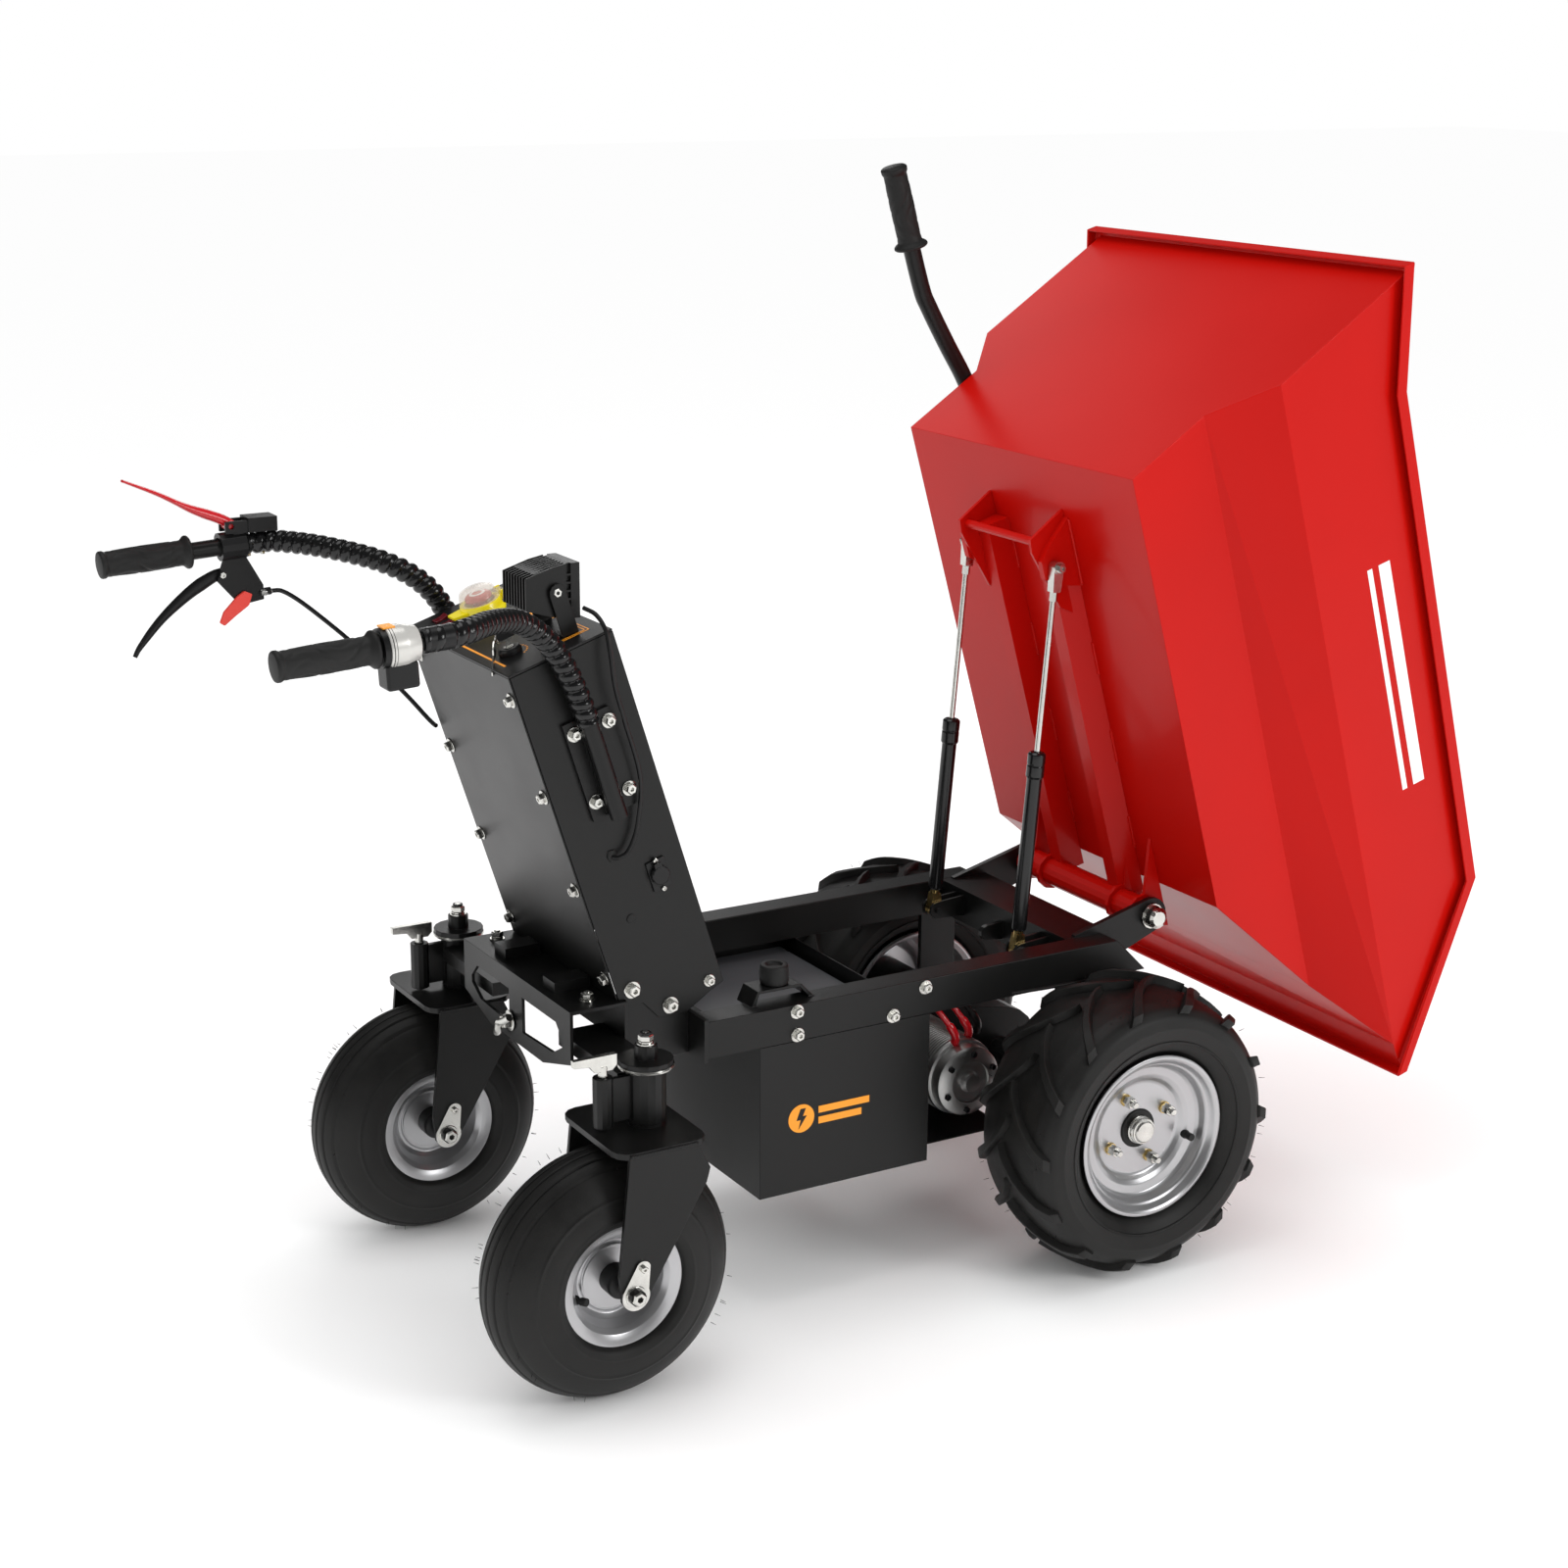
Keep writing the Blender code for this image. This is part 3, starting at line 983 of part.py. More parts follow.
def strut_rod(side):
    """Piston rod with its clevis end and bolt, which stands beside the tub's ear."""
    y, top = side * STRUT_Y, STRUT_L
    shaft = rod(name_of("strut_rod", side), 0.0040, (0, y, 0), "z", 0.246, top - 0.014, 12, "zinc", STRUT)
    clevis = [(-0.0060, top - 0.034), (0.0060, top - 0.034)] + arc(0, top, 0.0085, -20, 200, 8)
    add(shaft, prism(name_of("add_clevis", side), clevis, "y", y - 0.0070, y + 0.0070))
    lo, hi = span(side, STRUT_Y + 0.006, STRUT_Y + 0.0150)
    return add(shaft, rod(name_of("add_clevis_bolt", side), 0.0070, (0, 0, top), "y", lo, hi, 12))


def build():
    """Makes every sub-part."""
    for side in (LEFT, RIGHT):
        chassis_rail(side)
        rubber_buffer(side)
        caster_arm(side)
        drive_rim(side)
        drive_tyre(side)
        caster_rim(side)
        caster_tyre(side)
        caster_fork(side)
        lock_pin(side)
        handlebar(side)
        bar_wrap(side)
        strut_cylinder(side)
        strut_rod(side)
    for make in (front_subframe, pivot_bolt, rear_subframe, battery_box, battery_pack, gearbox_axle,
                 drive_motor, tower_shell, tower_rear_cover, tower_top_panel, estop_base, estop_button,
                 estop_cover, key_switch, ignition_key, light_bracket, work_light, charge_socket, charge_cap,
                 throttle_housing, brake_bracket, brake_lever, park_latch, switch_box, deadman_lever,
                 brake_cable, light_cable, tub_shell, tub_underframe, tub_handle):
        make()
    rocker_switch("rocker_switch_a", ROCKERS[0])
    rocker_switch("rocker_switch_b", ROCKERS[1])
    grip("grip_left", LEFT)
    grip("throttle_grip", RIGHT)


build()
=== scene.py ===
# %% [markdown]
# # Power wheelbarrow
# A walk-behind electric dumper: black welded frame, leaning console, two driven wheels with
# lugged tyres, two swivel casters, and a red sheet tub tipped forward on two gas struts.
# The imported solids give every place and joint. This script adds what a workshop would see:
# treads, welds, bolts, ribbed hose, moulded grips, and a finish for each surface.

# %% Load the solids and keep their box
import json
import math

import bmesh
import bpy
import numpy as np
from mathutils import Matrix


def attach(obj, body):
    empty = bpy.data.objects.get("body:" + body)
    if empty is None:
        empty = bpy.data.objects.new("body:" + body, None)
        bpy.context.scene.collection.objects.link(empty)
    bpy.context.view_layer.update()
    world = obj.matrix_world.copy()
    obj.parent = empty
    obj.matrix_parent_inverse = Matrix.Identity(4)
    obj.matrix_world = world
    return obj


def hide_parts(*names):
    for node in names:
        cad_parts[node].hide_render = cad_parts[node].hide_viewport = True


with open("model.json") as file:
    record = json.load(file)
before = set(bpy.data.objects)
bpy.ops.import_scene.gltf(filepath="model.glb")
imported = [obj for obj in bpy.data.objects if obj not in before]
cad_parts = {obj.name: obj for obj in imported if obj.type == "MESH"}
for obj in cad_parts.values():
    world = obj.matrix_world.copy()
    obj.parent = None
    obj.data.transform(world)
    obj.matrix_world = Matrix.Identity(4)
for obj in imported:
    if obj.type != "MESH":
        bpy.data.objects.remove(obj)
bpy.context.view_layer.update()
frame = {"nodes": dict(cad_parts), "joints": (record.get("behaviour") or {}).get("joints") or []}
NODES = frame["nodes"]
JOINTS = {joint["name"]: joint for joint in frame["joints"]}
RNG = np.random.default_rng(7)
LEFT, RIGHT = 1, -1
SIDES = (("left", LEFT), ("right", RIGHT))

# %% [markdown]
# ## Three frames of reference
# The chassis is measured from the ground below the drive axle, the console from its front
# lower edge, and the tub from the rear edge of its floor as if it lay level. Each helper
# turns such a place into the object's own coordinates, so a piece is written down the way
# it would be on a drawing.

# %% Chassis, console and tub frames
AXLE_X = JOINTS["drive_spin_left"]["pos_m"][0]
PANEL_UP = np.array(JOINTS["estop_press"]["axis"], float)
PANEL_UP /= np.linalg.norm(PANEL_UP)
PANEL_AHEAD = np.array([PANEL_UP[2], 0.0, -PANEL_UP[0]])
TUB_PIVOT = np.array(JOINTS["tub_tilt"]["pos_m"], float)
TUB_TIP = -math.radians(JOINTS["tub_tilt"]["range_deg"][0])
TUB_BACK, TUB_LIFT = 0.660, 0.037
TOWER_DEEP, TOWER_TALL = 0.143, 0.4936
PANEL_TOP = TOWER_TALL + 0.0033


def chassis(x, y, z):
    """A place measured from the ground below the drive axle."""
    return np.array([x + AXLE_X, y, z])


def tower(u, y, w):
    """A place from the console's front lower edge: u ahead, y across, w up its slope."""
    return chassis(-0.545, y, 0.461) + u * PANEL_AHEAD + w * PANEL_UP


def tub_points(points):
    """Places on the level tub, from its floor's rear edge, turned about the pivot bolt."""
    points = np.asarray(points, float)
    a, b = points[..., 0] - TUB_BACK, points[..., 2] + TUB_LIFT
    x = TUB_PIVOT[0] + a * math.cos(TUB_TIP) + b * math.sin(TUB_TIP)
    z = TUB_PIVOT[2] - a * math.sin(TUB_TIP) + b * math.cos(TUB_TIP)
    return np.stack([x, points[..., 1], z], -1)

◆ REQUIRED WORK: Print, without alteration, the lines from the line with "caster_rim(side)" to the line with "obj.matrix_world = world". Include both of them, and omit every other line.

◆ TASK RESPONSE:
        caster_rim(side)
        caster_tyre(side)
        caster_fork(side)
        lock_pin(side)
        handlebar(side)
        bar_wrap(side)
        strut_cylinder(side)
        strut_rod(side)
    for make in (front_subframe, pivot_bolt, rear_subframe, battery_box, battery_pack, gearbox_axle,
                 drive_motor, tower_shell, tower_rear_cover, tower_top_panel, estop_base, estop_button,
                 estop_cover, key_switch, ignition_key, light_bracket, work_light, charge_socket, charge_cap,
                 throttle_housing, brake_bracket, brake_lever, park_latch, switch_box, deadman_lever,
                 brake_cable, light_cable, tub_shell, tub_underframe, tub_handle):
        make()
    rocker_switch("rocker_switch_a", ROCKERS[0])
    rocker_switch("rocker_switch_b", ROCKERS[1])
    grip("grip_left", LEFT)
    grip("throttle_grip", RIGHT)


build()
=== scene.py ===
# %% [markdown]
# # Power wheelbarrow
# A walk-behind electric dumper: black welded frame, leaning console, two driven wheels with
# lugged tyres, two swivel casters, and a red sheet tub tipped forward on two gas struts.
# The imported solids give every place and joint. This script adds what a workshop would see:
# treads, welds, bolts, ribbed hose, moulded grips, and a finish for each surface.

# %% Load the solids and keep their box
import json
import math

import bmesh
import bpy
import numpy as np
from mathutils import Matrix


def attach(obj, body):
    empty = bpy.data.objects.get("body:" + body)
    if empty is None:
        empty = bpy.data.objects.new("body:" + body, None)
        bpy.context.scene.collection.objects.link(empty)
    bpy.context.view_layer.update()
    world = obj.matrix_world.copy()
    obj.parent = empty
    obj.matrix_parent_inverse = Matrix.Identity(4)
    obj.matrix_world = world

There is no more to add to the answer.